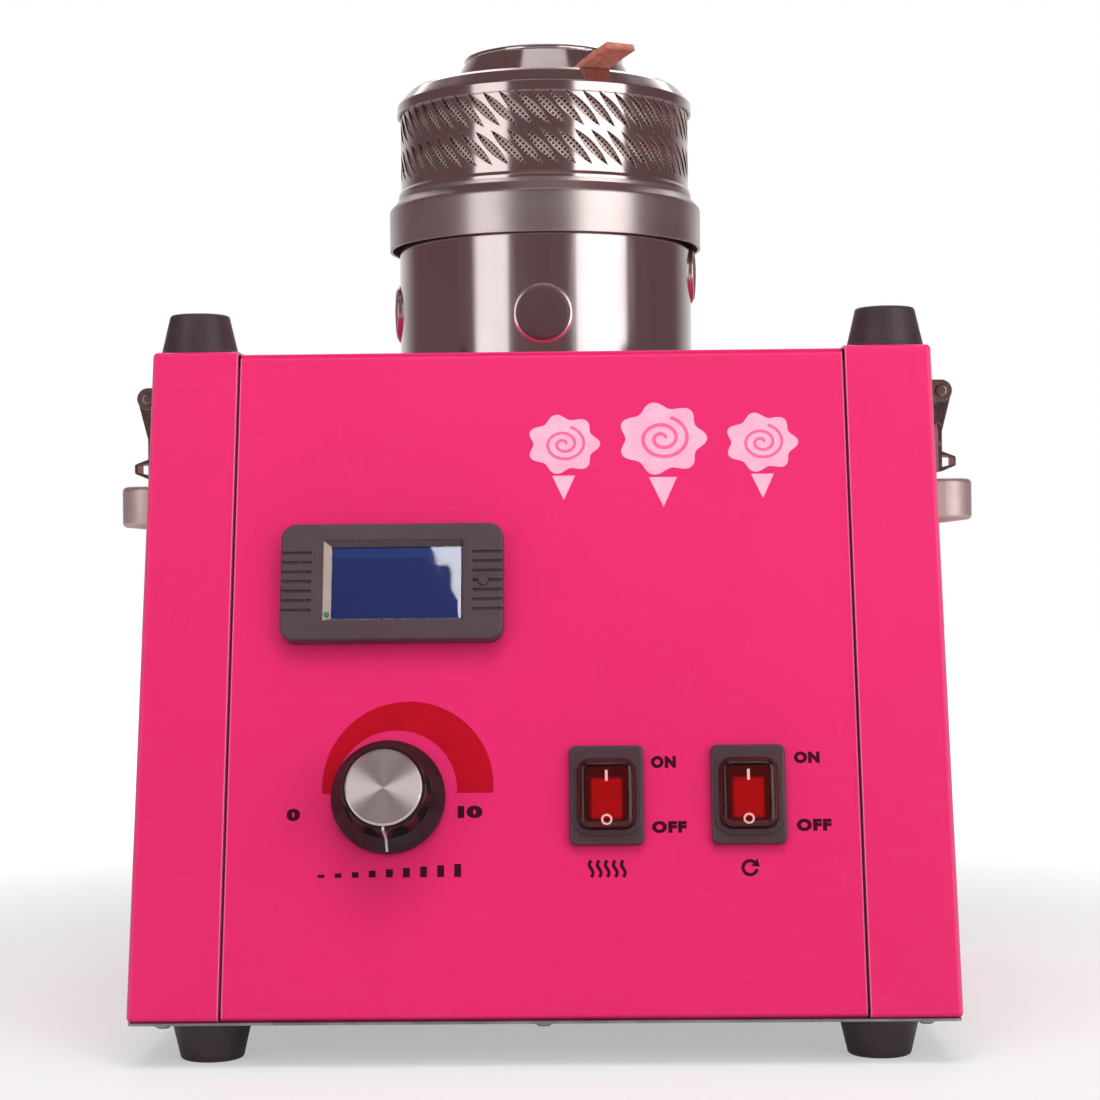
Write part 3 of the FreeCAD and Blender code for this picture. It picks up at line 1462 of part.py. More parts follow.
fan_low = f"({motor_low} - fan_gap - fan_high)"
pan_under = over_roof("(pan_top - pan_sheet)")
drive_shaft = turned("drive_shaft", [
    ("0", f"{fan_low} - bush_spare"),
    ("drive_radius", f"{fan_low} - bush_spare"),
    ("drive_radius", f"{pan_under} - drive_collar"),
    ("drive_collar_radius", f"{pan_under} - drive_collar"),
    ("drive_collar_radius", pan_under),
    ("drive_end_radius", pan_under),
    ("drive_end_radius", over_roof("(pan_top + drive_spare)")),
    ("0", over_roof("(pan_top + drive_spare)")),
])
place(drive_shaft, *on_axis)
fan_turns = [f"{index}*360/fan_count" for index in range(int(value("fan_count")))]
fan_blades = []
for turn in fan_turns:
    blade = block(
        "fan_radius - fan_hub_radius + fan_blade",
        "fan_blade",
        "fan_high",
        "(fan_radius + fan_hub_radius - fan_blade)/2",
        "0",
        "0",
    )
    fan_blades += copies(bundle("blade_master", [blade]), [("0", "0", "0", (0, 0, 1), f"{turn}*1deg")])
fan_body = join("fan_body", [
    rod("fan_hub_radius", "fan_high"),
    rod("fan_radius", "fan_blade"),
    *fan_blades,
])
cooling_fan = cut("cooling_fan", fan_body, [rod("drive_radius + run_gap", "fan_high")])
place(cooling_fan, *on_axis, fan_low)
hub_low = over_roof("(first_port - hub_over)")
hub_high = over_roof("(first_port + 2*port_step + hub_over)")
slip_ring_hub = sleeve("slip_ring_hub", "drive_radius + run_gap", "hub_radius", hub_low, hub_high)
slip_rings = bundle("slip_rings", [
    sleeve(
        "slip_ring",
        "hub_radius + run_gap",
        "ring_radius",
        over_roof(f"(first_port + {step}*port_step - ring_high/2)"),
        over_roof(f"(first_port + {step}*port_step + ring_high/2)"),
    )
    for _, step in port_directions
])
hub_nut = hexagon("hub_nut_radius", "hub_nut_high", "drive_end_radius + run_gap", "hub_nut")
place(hub_nut, *on_axis, over_roof("pan_top"))
pieces += [drive_shaft, cooling_fan, slip_ring_hub, slip_rings, hub_nut]

# ---- spinning head ----
head_pan = turned("head_pan", [
    ("collar_radius - pan_sheet", over_roof("collar_bottom")),
    ("collar_radius", over_roof("collar_bottom")),
    ("collar_radius", over_roof("collar_shoulder")),
    ("pan_crown_radius", over_roof("(pan_top - pan_bead)")),
    ("pan_crown_radius", over_roof("pan_top")),
    ("drive_end_radius + run_gap", over_roof("pan_top")),
    ("drive_end_radius + run_gap", pan_under),
    ("pan_crown_radius - pan_sheet", pan_under),
    ("collar_radius - pan_sheet", over_roof("collar_shoulder")),
])
soften(head_pan, "2*pan_sheet", lambda edge: circle_of(edge, "collar_radius", over_roof("collar_shoulder")))
place(head_pan, *on_axis)

band_blank = turned("band_blank", [
    ("band_radius - band_wall", over_roof("pan_top")),
    ("pan_crown_radius", over_roof("pan_top")),
    ("pan_crown_radius", over_roof("(pan_top + band_curl/2)")),
    ("band_radius", over_roof("(pan_top + band_curl)")),
    ("band_radius", over_roof("band_top")),
    ("band_radius - band_wall", over_roof("band_top")),
])
curl_high = over_roof("(pan_top + band_curl/2)")
soften(band_blank, "band_wall*band_soft_share", lambda edge: circle_of(edge, "pan_crown_radius", curl_high))
place(band_blank, *on_axis)
# A leaf-shaped slot is where two large rounds overlap.
leaf_radius = "((slot_long^2 + slot_thick^2)/(4*slot_thick))"
leaf_offset = f"({leaf_radius} - slot_thick/2)"
leaf = doc.addObject("Part::Common", "leaf")
leaf.Base, leaf.Tool = [
    rod(leaf_radius, "4*band_curl", "-2*band_curl", "0", f"{side}*{leaf_offset}", "+X") for side in sides
]
place(leaf, "band_radius", "0", "0", (1, 0, 0), "slot_lean*1deg")
leaf_master = bundle("leaf_master", [leaf])
slot_spots = []
for row in range(int(value("slot_rows"))):
    row_high = over_roof(f"(slot_row_low + {row}*slot_row_step)")
    for index in range(int(value("slot_count"))):
        slot_spots.append((*on_axis, row_high, (0, 0, 1), f"({index} + {row}/2)*360deg/slot_count"))
mesh_band = cut("mesh_band", band_blank, copies(leaf_master, slot_spots))
mesh_inner, band_low, band_high = "mesh_radius - mesh_wall", over_roof("pan_top"), over_roof("band_top")
mesh_screen = sleeve("mesh_screen", mesh_inner, "mesh_radius", band_low, band_high)

heater_rings = []
for index in range(int(value("heater_turns"))):
    ring = doc.addObject("Part::Torus", "heater_ring")
    bind(ring, "Radius1", "heater_radius")
    bind(ring, "Radius2", "heater_tube")
    heater_rings.append(place(ring, *on_axis, over_roof(f"(heater_low + {index}*heater_pitch)")))
leg_turns = [f"(30 + {index}*360/heater_legs)" for index in range(int(value("heater_legs")))]
leg_tall = "heater_low + (heater_turns - 1)*heater_pitch - pan_top"
heater_element = join("heater_element", heater_rings + [
    rod(
        "heater_leg_radius",
        leg_tall,
        f"heater_radius*cos({turn})",
        f"{head_y} + heater_radius*sin({turn})",
        over_roof("pan_top"),
    )
    for turn in leg_turns
])

ridge_side = "lid_ridge_wide*ridge_side_share"
lid_blank = turned("lid_blank", [
    ("lid_radius - lid_sheet", over_roof("lid_rim_bottom")),
    ("lid_radius", over_roof("lid_rim_bottom")),
    ("lid_radius", over_roof("lid_rim_top")),
    (f"lid_ridge_radius + {ridge_side}", over_roof("(lid_ridge - lid_sheet)")),
    ("lid_ridge_radius", over_roof("lid_ridge")),
    ("lid_ridge_radius - lid_ridge_wide", over_roof("lid_flat")),
    ("neck_foot_radius", over_roof("lid_flat")),
    ("neck_radius", over_roof("(neck_top - neck_curl)")),
    ("neck_radius - lid_sheet", over_roof("(neck_top - neck_curl)")),
    ("neck_foot_radius - lid_sheet", over_roof("(lid_flat - lid_sheet)")),
    (f"lid_ridge_radius - {ridge_side}", over_roof("(lid_flat - lid_sheet)")),
    ("lid_ridge_radius", over_roof("(lid_ridge - ridge_under_share*lid_sheet)")),
    ("lid_radius - lid_sheet", over_roof("(lid_rim_top - lid_sheet/2)")),
])
soften(lid_blank, "lid_round", lambda edge: circle_of(edge, "lid_radius", over_roof("lid_rim_top")))
soften(lid_blank, "3*lid_round", lambda edge: circle_of(edge, "neck_foot_radius", over_roof("lid_flat")))
place(lid_blank, *on_axis)
lid_bolt_turns = [f"(90 + {index}*360/lid_bolt_count)" for index in range(int(value("lid_bolt_count")))]
lid_bolt_spots = [
    (f"lid_bolt_circle*cos({turn})", f"{head_y} + lid_bolt_circle*sin({turn})") for turn in lid_bolt_turns
]
mouth_roll = doc.addObject("Part::Torus", "mouth_roll")
bind(mouth_roll, "Radius1", "neck_radius - lid_sheet/2")
bind(mouth_roll, "Radius2", "neck_curl")
place(mouth_roll, *on_axis, over_roof("(neck_top - neck_curl)"))
head_lid = cut("head_lid", join("lid_whole", [lid_blank, mouth_roll]), [
    rod("lid_bolt_radius + fit_gap", "8*lid_sheet", x, y, over_roof("(lid_flat - 4*lid_sheet)"))
    for x, y in lid_bolt_spots
])
bolt_long, lid_high = "lid_flat - pan_top", over_roof("lid_flat")
lid_bolt = pan_screw("lid_bolt", "lid_bolt_radius", "lid_bolt_head", "lid_bolt_dome", bolt_long)
lid_bolts = bundle("lid_bolts", copies(lid_bolt, [(x, y, lid_high, *flip) for x, y in lid_bolt_spots]))
pieces += [head_pan, mesh_band, mesh_screen, heater_element, head_lid, lid_bolts]

# Two leather pulls, riveted to the lid. Each lies flat at its rivet, then leans up and outwards and turns a
# little. Own X runs out from the axis.
tab_from, tab_out, tab_root = value("tab_from"), value("tab_out"), value("tab_root")
strap_wide, leather = value("tab_leather_wide"), value("tab_leather")
tab_rise, tab_sway = value("tab_rise"), value("tab_sway")


def leather_section(share):
    """The strap's section at a share of the way along its free end."""
    twist = Rotation(Vector(0, 0, 1), value("tab_twist") * share)
    lean = Rotation(Vector(1, 0, 0), Vector(tab_out, 0, tab_rise * min(1, share / value("strap_bend_share"))))
    high = leather / 2 + tab_rise * share ** value("strap_rise_power")
    middle = Vector(tab_from + tab_root + tab_out * share, tab_sway * share, high)
    corners = [Vector(0, y * strap_wide / 2, z * leather / 2) for y, z in ((-1, -1), (1, -1), (1, 1), (-1, 1))]
    placed = [middle + twist.multVec(lean.multVec(corner)) for corner in corners]
    return Part.makePolygon(placed + placed[:1])


section_count = 4
sections = [leather_section(index / section_count) for index in range(section_count + 1)]
standing = Part.makeLoft(sections, True, False)
lying = Part.makeBox(tab_root, strap_wide, leather, Vector(tab_from, -strap_wide / 2, 0))
strap = doc.addObject("Part::Feature", "strap")
strap.Shape = lying.fuse(standing).removeSplitter()
rivet_from = "(tab_from + tab_root/2)"
strap_hole = rod("lid_bolt_radius", "4*tab_leather", rivet_from, "0", "-tab_leather")
strap_master = cut("strap_master", strap, [strap_hole])
tab_spots = [
    (*on_axis, over_roof("lid_flat"), (0, 0, 1), f"(tab_bearing + {turn})*1deg") for turn in (0, 180)
]
leather_tabs = bundle("leather_tabs", copies(strap_master, tab_spots))
rivet_body = turned("rivet_body", [
    ("0", "0"),
    ("lid_bolt_radius - run_gap", "0"),
    ("lid_bolt_radius - run_gap", "tab_leather"),
    ("rivet_radius", "tab_leather"),
    ("rivet_radius", "tab_leather + rivet_high*rivet_rim_share"),
    ("rivet_radius*rivet_crown_share", "tab_leather + rivet_high"),
    ("0", "tab_leather + rivet_high"),
])
place(rivet_body, rivet_from)
rivet_master = bundle("rivet_master", [rivet_body])
tab_rivets = bundle("tab_rivets", copies(rivet_master, tab_spots))
pieces += [leather_tabs, tab_rivets]

# ---- electrics inside ----
board_low = over_base("board_post")
board_top = f"({board_low} + board_thick)"
board_blank = block("board_wide", "board_deep", "board_thick", board_x, board_y, board_low)
drilled = cut("drilled_board", board_blank, [
    rod("screw_radius", "4*board_thick", x, y, f"{board_low} - board_thick") for x, y in post_spots
])
part_y, block_y = f"{board_y} + board_deep/4", f"{board_y} + board_deep/2 - block_deep"
control_board = join("control_board", [
    drilled,
    *[rod("part_radius", "part_high", f"{board_x} + {side}*board_wide/4", part_y, board_top) for side in sides],
    block("block_wide", "block_deep", "block_high", board_x, block_y, board_top),
])
sink_low = board_top
heatsink = join("heatsink", [
    block("sink_wide", "sink_deep", "fin_foot", board_x, f"{board_y} - sink_deep/2", sink_low),
    *[
        block(
            "fin_thick",
            "sink_deep",
            "sink_high",
            f"{board_x} + ({index} - (fin_count - 1)/2)*(sink_wide - fin_thick)/(fin_count - 1)",
            f"{board_y} - sink_deep/2",
            sink_low,
        )
        for index in range(int(value("fin_count")))
    ],
])
board_post = turned("board_post", [
    ("0", "-base_sheet"),
    ("board_stud_radius", "-base_sheet"),
    ("board_stud_radius", "0"),
    ("board_post_radius", "0"),
    ("board_post_radius", "board_post"),
    ("board_stud_radius", "board_post"),
    ("board_stud_radius", "board_post + 2*board_thick"),
    ("0", "board_post + 2*board_thick"),
])
board_posts = bundle("board_posts", copies(board_post, [(x, y, floor) for x, y in post_spots]))

# Appliance inlet in the back panel.
panel_back = f"({rear} - sheet)"
inlet_body = join("inlet_body", [
    block(
        "inlet_flange_wide",
        "inlet_flange",
        "inlet_flange_tall",
        inlet_x,
        f"{panel_back} + inlet_flange/2",
        f"{inlet_z} - inlet_flange_tall/2",
    ),
    block(
        "inlet_wide",
        "inlet_deep",
        "inlet_tall",
        inlet_x,
        f"{panel_back} - inlet_deep/2",
        f"{inlet_z} - inlet_tall/2",
    ),
])
socket_floor = f"({panel_back} + inlet_wall - inlet_deep)"
mains_inlet = cut("mains_inlet", inlet_body, [
    block(
        "inlet_wide - 2*inlet_wall",
        "inlet_deep + 2*inlet_flange - inlet_wall",
        "inlet_tall - 2*inlet_wall",
        inlet_x,
        f"{socket_floor} + (inlet_deep + 2*inlet_flange - inlet_wall)/2",
        f"{inlet_z} - inlet_tall/2 + inlet_wall",
    ),
    *[rod(screw_hole, "6*inlet_flange", x, panel_back, inlet_z, "+Y") for x in inlet_screw_xs],
])
inlet_pins = bundle("inlet_pins", [
    block(
        "pin_wide",
        "pin_long",
        "pin_tall",
        f"{inlet_x} + {across}*pin_step",
        f"{socket_floor} + pin_long/2",
        f"{inlet_z} - pin_tall/2 + ({up})",
    )
    for across, up in ((-1, "-pin_drop/2"), (0, "pin_drop/2"), (1, "-pin_drop/2"))
])
pieces += [control_board, heatsink, board_posts, mains_inlet, inlet_pins]

# ---- checks and files ----
doc.recompute()
for item in doc.Objects:
    if {"Invalid", "Error"} & set(item.State):
        raise RuntimeError(f"{item.Label} did not build")
for piece in pieces:
    if piece.Shape.isNull() or not piece.Shape.isValid():
        raise RuntimeError(f"{piece.Label} is not a sound shape")

os.makedirs("parts", exist_ok=True)
for piece in pieces:
    piece.Shape.exportStep(f"parts/{piece.Label}.step")
print(f"{len(pieces)} pieces written")
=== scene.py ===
import json
import math

import bmesh
import bpy
from mathutils import Matrix, Vector
from mathutils.bvhtree import BVHTree


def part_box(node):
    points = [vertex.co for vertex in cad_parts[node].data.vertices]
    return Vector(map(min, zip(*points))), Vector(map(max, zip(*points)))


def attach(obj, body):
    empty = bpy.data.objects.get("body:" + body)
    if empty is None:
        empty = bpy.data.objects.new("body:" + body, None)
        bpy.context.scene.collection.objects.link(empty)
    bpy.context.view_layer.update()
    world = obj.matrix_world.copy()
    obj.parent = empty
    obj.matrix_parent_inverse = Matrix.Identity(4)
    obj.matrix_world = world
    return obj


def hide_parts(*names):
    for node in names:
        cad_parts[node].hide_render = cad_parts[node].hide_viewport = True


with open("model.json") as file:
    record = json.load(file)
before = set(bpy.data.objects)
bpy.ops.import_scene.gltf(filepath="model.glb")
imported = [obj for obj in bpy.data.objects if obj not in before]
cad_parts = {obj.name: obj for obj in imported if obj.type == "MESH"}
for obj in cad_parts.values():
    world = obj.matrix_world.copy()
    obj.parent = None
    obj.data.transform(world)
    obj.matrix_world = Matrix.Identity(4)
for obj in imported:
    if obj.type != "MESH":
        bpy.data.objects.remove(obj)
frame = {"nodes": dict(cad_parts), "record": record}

for starter in ("Cube", "Light", "Camera"):  # a fresh Blender file's own things
    if starter in bpy.data.objects:
        bpy.data.objects.remove(bpy.data.objects[starter])
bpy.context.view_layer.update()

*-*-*

Copy exactly the lines from the line with "# ---- checks" up to and including the line with "zip(*points))), Vector(map(max, zip(*points)))", and no other lines.

# ---- checks and files ----
doc.recompute()
for item in doc.Objects:
    if {"Invalid", "Error"} & set(item.State):
        raise RuntimeError(f"{item.Label} did not build")
for piece in pieces:
    if piece.Shape.isNull() or not piece.Shape.isValid():
        raise RuntimeError(f"{piece.Label} is not a sound shape")

os.makedirs("parts", exist_ok=True)
for piece in pieces:
    piece.Shape.exportStep(f"parts/{piece.Label}.step")
print(f"{len(pieces)} pieces written")
=== scene.py ===
import json
import math

import bmesh
import bpy
from mathutils import Matrix, Vector
from mathutils.bvhtree import BVHTree


def part_box(node):
    points = [vertex.co for vertex in cad_parts[node].data.vertices]
    return Vector(map(min, zip(*points))), Vector(map(max, zip(*points)))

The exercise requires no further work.